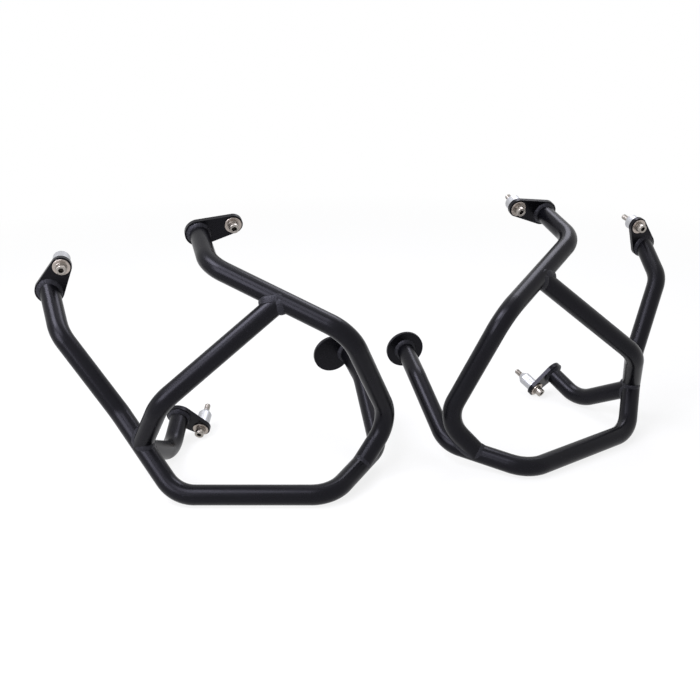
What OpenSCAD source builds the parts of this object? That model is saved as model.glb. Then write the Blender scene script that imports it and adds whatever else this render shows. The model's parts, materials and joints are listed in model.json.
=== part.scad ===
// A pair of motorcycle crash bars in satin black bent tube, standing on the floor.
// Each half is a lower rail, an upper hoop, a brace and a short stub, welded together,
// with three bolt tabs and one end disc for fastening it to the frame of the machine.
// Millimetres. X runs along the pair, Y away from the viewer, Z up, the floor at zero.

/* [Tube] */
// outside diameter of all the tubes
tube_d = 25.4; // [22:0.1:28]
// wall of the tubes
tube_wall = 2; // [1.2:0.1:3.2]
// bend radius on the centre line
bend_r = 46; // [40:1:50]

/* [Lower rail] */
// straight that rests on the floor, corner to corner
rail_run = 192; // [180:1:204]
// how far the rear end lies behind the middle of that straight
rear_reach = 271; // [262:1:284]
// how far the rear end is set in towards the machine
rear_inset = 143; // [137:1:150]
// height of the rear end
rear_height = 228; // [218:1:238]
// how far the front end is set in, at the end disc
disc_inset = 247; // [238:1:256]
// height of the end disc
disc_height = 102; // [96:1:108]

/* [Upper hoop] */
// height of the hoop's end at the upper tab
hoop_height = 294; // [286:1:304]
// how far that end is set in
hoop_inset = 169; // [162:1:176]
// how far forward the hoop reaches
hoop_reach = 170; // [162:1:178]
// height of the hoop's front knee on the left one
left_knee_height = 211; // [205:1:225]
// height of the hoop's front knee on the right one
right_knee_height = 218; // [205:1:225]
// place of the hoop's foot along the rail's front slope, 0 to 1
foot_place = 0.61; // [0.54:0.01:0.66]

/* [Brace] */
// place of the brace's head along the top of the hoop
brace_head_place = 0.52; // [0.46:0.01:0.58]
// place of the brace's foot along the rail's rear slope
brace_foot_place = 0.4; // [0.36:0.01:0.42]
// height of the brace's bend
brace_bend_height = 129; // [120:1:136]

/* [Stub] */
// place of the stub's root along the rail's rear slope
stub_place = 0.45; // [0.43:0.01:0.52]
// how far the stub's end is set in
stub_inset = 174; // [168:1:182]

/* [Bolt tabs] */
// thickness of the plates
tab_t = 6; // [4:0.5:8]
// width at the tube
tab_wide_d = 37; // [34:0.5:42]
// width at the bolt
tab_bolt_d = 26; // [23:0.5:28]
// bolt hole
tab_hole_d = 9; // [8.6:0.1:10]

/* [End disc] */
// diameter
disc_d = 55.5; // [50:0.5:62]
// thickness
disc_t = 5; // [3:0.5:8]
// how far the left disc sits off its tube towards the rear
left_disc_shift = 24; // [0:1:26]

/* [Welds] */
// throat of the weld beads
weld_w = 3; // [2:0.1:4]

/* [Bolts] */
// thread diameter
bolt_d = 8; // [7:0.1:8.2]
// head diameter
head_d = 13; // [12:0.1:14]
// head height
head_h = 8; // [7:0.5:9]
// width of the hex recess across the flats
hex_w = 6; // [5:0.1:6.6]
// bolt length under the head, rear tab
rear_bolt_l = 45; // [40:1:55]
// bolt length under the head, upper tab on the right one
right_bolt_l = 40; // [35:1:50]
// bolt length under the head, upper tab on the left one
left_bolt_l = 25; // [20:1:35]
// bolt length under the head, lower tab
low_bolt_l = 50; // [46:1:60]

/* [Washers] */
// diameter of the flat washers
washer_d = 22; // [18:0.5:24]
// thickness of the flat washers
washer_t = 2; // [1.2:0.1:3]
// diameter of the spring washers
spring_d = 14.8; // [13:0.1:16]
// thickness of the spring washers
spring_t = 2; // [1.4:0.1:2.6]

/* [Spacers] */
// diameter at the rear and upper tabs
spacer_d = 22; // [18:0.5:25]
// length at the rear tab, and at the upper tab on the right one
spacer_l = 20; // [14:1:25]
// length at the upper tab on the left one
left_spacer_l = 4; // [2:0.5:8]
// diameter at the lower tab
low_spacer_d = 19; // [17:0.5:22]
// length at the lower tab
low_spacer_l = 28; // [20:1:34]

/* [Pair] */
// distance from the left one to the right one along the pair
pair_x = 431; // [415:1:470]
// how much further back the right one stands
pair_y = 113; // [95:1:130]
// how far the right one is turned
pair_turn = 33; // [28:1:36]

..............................

◆ **Your task**
Extract lines where the string "that" occurs.

◆ **The result**
What OpenSCAD source builds the parts of this object? That model is saved as model.glb. Then write the Blender scene script that imports it and adds whatever else this render shows. The model's parts, materials and joints are listed in model.json.
// straight that rests on the floor, corner to corner
// how far the rear end lies behind the middle of that straight
// how far that end is set in